***** Data for this exercise
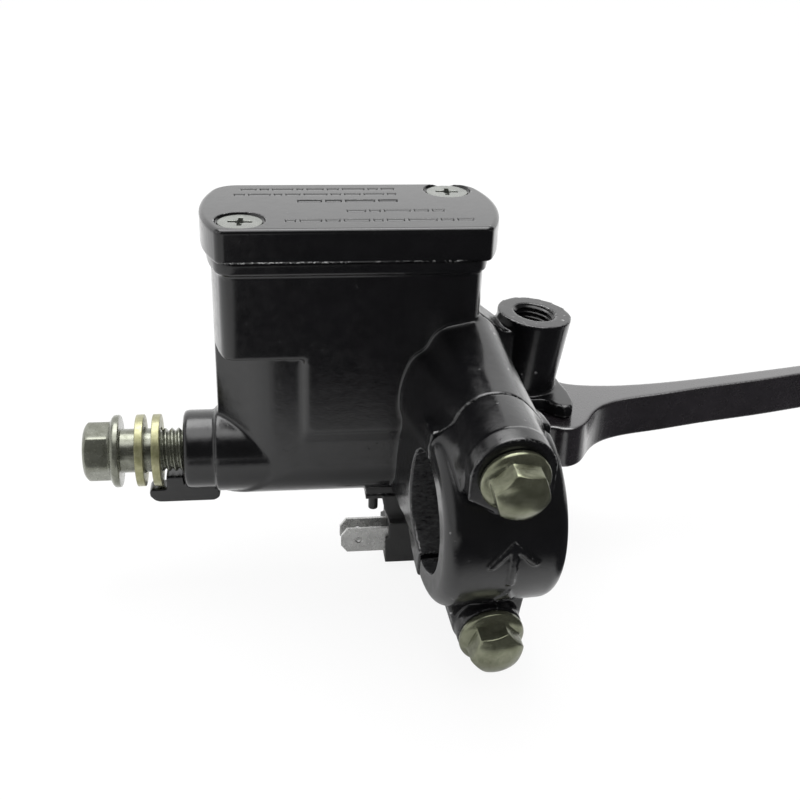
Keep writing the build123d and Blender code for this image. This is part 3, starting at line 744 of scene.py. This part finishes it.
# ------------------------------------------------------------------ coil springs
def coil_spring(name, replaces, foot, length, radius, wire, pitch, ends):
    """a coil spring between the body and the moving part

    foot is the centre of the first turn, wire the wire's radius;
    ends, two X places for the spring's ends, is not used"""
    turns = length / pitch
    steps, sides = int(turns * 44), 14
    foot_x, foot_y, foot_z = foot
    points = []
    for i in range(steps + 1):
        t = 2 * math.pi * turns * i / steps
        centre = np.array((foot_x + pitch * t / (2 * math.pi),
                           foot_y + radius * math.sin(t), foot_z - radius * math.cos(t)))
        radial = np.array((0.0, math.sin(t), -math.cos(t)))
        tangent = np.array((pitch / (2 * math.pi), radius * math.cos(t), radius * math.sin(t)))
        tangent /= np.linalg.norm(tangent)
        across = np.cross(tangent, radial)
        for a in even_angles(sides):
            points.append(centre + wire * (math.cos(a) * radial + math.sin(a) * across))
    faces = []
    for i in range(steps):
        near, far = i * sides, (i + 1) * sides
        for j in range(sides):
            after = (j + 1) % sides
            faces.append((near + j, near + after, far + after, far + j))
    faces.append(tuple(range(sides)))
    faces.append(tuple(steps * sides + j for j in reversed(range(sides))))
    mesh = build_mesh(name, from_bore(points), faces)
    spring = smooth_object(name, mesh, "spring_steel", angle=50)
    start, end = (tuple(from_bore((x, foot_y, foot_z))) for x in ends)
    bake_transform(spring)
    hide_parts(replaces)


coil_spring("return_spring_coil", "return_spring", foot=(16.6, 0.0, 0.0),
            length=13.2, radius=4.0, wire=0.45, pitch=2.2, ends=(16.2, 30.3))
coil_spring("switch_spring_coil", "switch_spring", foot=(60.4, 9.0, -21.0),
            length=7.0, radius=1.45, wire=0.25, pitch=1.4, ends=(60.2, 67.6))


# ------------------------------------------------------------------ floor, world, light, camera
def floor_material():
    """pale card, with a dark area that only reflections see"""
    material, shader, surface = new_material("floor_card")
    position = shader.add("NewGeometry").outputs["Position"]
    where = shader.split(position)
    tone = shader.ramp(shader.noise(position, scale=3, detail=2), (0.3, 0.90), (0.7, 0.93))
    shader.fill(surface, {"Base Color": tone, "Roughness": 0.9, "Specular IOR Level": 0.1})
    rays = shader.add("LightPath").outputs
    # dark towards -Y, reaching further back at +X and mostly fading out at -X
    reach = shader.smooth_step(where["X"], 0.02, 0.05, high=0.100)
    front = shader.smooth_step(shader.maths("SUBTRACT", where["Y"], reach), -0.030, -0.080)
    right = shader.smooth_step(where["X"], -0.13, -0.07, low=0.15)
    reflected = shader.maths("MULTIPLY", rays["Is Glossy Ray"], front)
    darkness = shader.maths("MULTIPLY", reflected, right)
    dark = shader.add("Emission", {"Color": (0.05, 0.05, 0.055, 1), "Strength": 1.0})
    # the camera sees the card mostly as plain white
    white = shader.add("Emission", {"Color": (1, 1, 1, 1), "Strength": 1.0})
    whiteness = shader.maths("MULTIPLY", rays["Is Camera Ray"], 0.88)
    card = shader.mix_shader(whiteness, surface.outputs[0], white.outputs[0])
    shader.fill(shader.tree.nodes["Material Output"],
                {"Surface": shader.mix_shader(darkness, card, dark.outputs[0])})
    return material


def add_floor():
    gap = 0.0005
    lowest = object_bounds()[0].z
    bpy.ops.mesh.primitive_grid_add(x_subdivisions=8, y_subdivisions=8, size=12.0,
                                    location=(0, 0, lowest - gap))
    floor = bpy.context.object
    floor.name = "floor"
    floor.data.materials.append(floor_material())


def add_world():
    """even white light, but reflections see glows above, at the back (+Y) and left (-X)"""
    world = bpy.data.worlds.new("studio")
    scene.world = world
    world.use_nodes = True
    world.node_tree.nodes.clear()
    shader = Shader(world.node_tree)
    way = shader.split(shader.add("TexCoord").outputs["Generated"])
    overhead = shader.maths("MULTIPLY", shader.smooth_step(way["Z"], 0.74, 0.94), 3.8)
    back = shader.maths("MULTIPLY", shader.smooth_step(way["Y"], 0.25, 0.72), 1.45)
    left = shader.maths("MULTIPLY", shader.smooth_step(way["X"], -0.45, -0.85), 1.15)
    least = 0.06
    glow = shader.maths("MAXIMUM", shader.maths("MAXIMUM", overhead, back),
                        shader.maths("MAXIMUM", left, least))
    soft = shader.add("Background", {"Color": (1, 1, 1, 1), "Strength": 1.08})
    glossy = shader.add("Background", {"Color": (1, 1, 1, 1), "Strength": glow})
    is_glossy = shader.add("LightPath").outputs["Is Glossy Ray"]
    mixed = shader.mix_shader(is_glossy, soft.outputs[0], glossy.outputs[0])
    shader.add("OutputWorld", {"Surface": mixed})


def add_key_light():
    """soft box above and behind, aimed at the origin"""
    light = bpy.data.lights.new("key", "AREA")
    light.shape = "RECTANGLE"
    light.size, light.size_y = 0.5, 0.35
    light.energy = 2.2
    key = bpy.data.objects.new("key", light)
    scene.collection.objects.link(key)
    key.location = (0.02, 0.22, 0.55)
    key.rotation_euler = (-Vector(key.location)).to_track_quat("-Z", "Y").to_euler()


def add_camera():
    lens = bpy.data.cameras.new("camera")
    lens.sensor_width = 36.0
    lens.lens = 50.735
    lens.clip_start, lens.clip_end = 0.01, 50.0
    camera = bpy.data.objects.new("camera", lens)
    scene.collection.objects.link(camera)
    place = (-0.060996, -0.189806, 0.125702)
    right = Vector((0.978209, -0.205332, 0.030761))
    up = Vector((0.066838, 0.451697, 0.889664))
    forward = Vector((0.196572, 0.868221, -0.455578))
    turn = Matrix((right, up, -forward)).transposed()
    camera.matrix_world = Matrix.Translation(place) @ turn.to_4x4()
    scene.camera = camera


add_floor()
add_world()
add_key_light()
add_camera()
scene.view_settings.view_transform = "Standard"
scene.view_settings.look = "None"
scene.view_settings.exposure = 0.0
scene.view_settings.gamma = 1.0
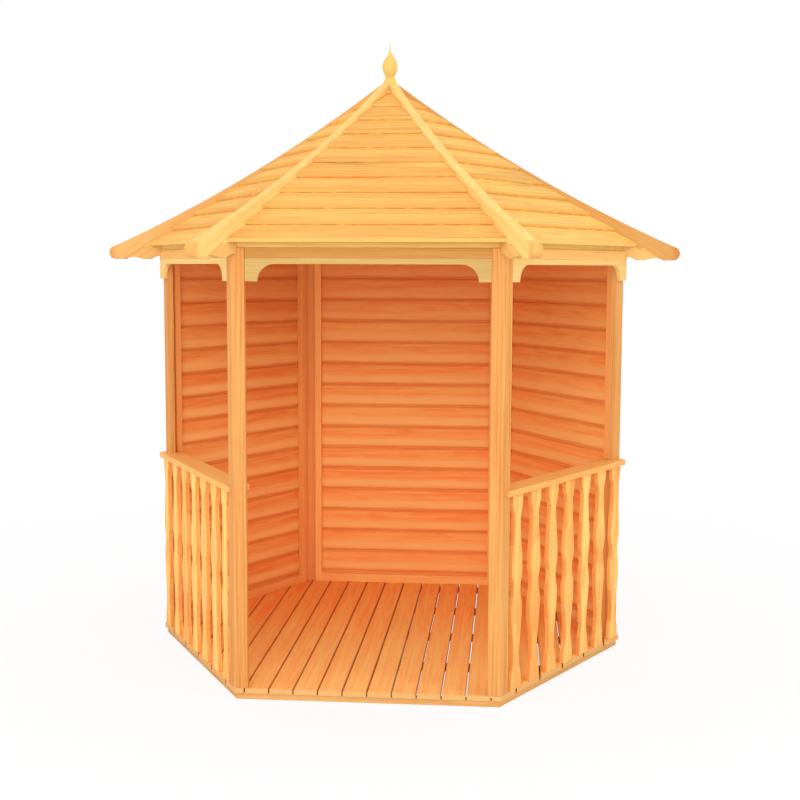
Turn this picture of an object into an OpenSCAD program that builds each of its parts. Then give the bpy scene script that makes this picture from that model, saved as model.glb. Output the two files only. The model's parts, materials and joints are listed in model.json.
**********
• **Exercise directions**:
Write out all of the records once more, exactly.

• **Output**:
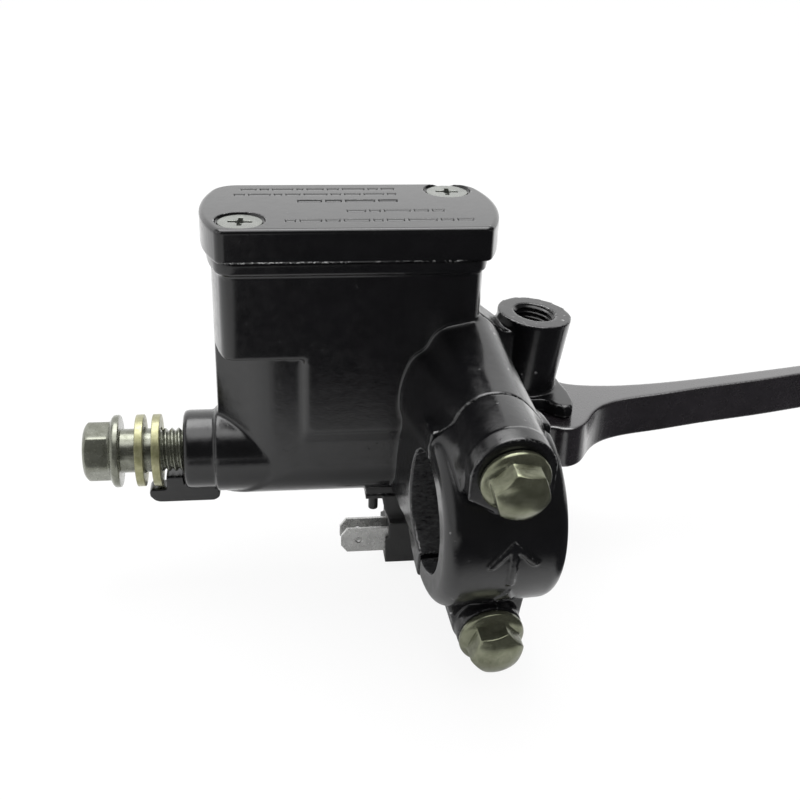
Keep writing the build123d and Blender code for this image. This is part 3, starting at line 744 of scene.py. This part finishes it.
# ------------------------------------------------------------------ coil springs
def coil_spring(name, replaces, foot, length, radius, wire, pitch, ends):
    """a coil spring between the body and the moving part

    foot is the centre of the first turn, wire the wire's radius;
    ends, two X places for the spring's ends, is not used"""
    turns = length / pitch
    steps, sides = int(turns * 44), 14
    foot_x, foot_y, foot_z = foot
    points = []
    for i in range(steps + 1):
        t = 2 * math.pi * turns * i / steps
        centre = np.array((foot_x + pitch * t / (2 * math.pi),
                           foot_y + radius * math.sin(t), foot_z - radius * math.cos(t)))
        radial = np.array((0.0, math.sin(t), -math.cos(t)))
        tangent = np.array((pitch / (2 * math.pi), radius * math.cos(t), radius * math.sin(t)))
        tangent /= np.linalg.norm(tangent)
        across = np.cross(tangent, radial)
        for a in even_angles(sides):
            points.append(centre + wire * (math.cos(a) * radial + math.sin(a) * across))
    faces = []
    for i in range(steps):
        near, far = i * sides, (i + 1) * sides
        for j in range(sides):
            after = (j + 1) % sides
            faces.append((near + j, near + after, far + after, far + j))
    faces.append(tuple(range(sides)))
    faces.append(tuple(steps * sides + j for j in reversed(range(sides))))
    mesh = build_mesh(name, from_bore(points), faces)
    spring = smooth_object(name, mesh, "spring_steel", angle=50)
    start, end = (tuple(from_bore((x, foot_y, foot_z))) for x in ends)
    bake_transform(spring)
    hide_parts(replaces)


coil_spring("return_spring_coil", "return_spring", foot=(16.6, 0.0, 0.0),
            length=13.2, radius=4.0, wire=0.45, pitch=2.2, ends=(16.2, 30.3))
coil_spring("switch_spring_coil", "switch_spring", foot=(60.4, 9.0, -21.0),
            length=7.0, radius=1.45, wire=0.25, pitch=1.4, ends=(60.2, 67.6))


# ------------------------------------------------------------------ floor, world, light, camera
def floor_material():
    """pale card, with a dark area that only reflections see"""
    material, shader, surface = new_material("floor_card")
    position = shader.add("NewGeometry").outputs["Position"]
    where = shader.split(position)
    tone = shader.ramp(shader.noise(position, scale=3, detail=2), (0.3, 0.90), (0.7, 0.93))
    shader.fill(surface, {"Base Color": tone, "Roughness": 0.9, "Specular IOR Level": 0.1})
    rays = shader.add("LightPath").outputs
    # dark towards -Y, reaching further back at +X and mostly fading out at -X
    reach = shader.smooth_step(where["X"], 0.02, 0.05, high=0.100)
    front = shader.smooth_step(shader.maths("SUBTRACT", where["Y"], reach), -0.030, -0.080)
    right = shader.smooth_step(where["X"], -0.13, -0.07, low=0.15)
    reflected = shader.maths("MULTIPLY", rays["Is Glossy Ray"], front)
    darkness = shader.maths("MULTIPLY", reflected, right)
    dark = shader.add("Emission", {"Color": (0.05, 0.05, 0.055, 1), "Strength": 1.0})
    # the camera sees the card mostly as plain white
    white = shader.add("Emission", {"Color": (1, 1, 1, 1), "Strength": 1.0})
    whiteness = shader.maths("MULTIPLY", rays["Is Camera Ray"], 0.88)
    card = shader.mix_shader(whiteness, surface.outputs[0], white.outputs[0])
    shader.fill(shader.tree.nodes["Material Output"],
                {"Surface": shader.mix_shader(darkness, card, dark.outputs[0])})
    return material


def add_floor():
    gap = 0.0005
    lowest = object_bounds()[0].z
    bpy.ops.mesh.primitive_grid_add(x_subdivisions=8, y_subdivisions=8, size=12.0,
                                    location=(0, 0, lowest - gap))
    floor = bpy.context.object
    floor.name = "floor"
    floor.data.materials.append(floor_material())


def add_world():
    """even white light, but reflections see glows above, at the back (+Y) and left (-X)"""
    world = bpy.data.worlds.new("studio")
    scene.world = world
    world.use_nodes = True
    world.node_tree.nodes.clear()
    shader = Shader(world.node_tree)
    way = shader.split(shader.add("TexCoord").outputs["Generated"])
    overhead = shader.maths("MULTIPLY", shader.smooth_step(way["Z"], 0.74, 0.94), 3.8)
    back = shader.maths("MULTIPLY", shader.smooth_step(way["Y"], 0.25, 0.72), 1.45)
    left = shader.maths("MULTIPLY", shader.smooth_step(way["X"], -0.45, -0.85), 1.15)
    least = 0.06
    glow = shader.maths("MAXIMUM", shader.maths("MAXIMUM", overhead, back),
                        shader.maths("MAXIMUM", left, least))
    soft = shader.add("Background", {"Color": (1, 1, 1, 1), "Strength": 1.08})
    glossy = shader.add("Background", {"Color": (1, 1, 1, 1), "Strength": glow})
    is_glossy = shader.add("LightPath").outputs["Is Glossy Ray"]
    mixed = shader.mix_shader(is_glossy, soft.outputs[0], glossy.outputs[0])
    shader.add("OutputWorld", {"Surface": mixed})


def add_key_light():
    """soft box above and behind, aimed at the origin"""
    light = bpy.data.lights.new("key", "AREA")
    light.shape = "RECTANGLE"
    light.size, light.size_y = 0.5, 0.35
    light.energy = 2.2
    key = bpy.data.objects.new("key", light)
    scene.collection.objects.link(key)
    key.location = (0.02, 0.22, 0.55)
    key.rotation_euler = (-Vector(key.location)).to_track_quat("-Z", "Y").to_euler()


def add_camera():
    lens = bpy.data.cameras.new("camera")
    lens.sensor_width = 36.0
    lens.lens = 50.735
    lens.clip_start, lens.clip_end = 0.01, 50.0
    camera = bpy.data.objects.new("camera", lens)
    scene.collection.objects.link(camera)
    place = (-0.060996, -0.189806, 0.125702)
    right = Vector((0.978209, -0.205332, 0.030761))
    up = Vector((0.066838, 0.451697, 0.889664))
    forward = Vector((0.196572, 0.868221, -0.455578))
    turn = Matrix((right, up, -forward)).transposed()
    camera.matrix_world = Matrix.Translation(place) @ turn.to_4x4()
    scene.camera = camera


add_floor()
add_world()
add_key_light()
add_camera()
scene.view_settings.view_transform = "Standard"
scene.view_settings.look = "None"
scene.view_settings.exposure = 0.0
scene.view_settings.gamma = 1.0
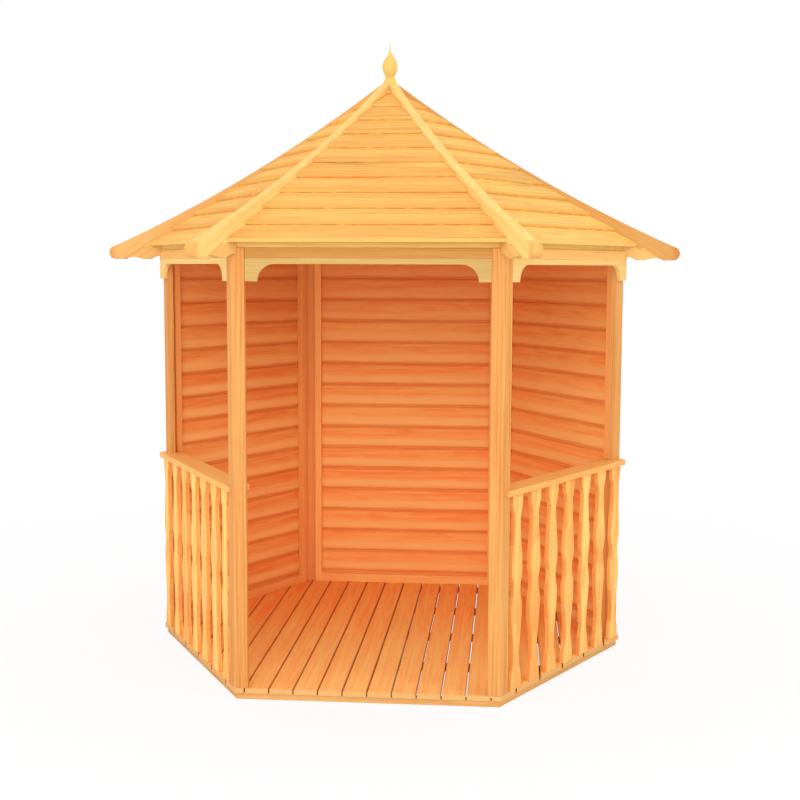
Turn this picture of an object into an OpenSCAD program that builds each of its parts. Then give the bpy scene script that makes this picture from that model, saved as model.glb. Output the two files only. The model's parts, materials and joints are listed in model.json.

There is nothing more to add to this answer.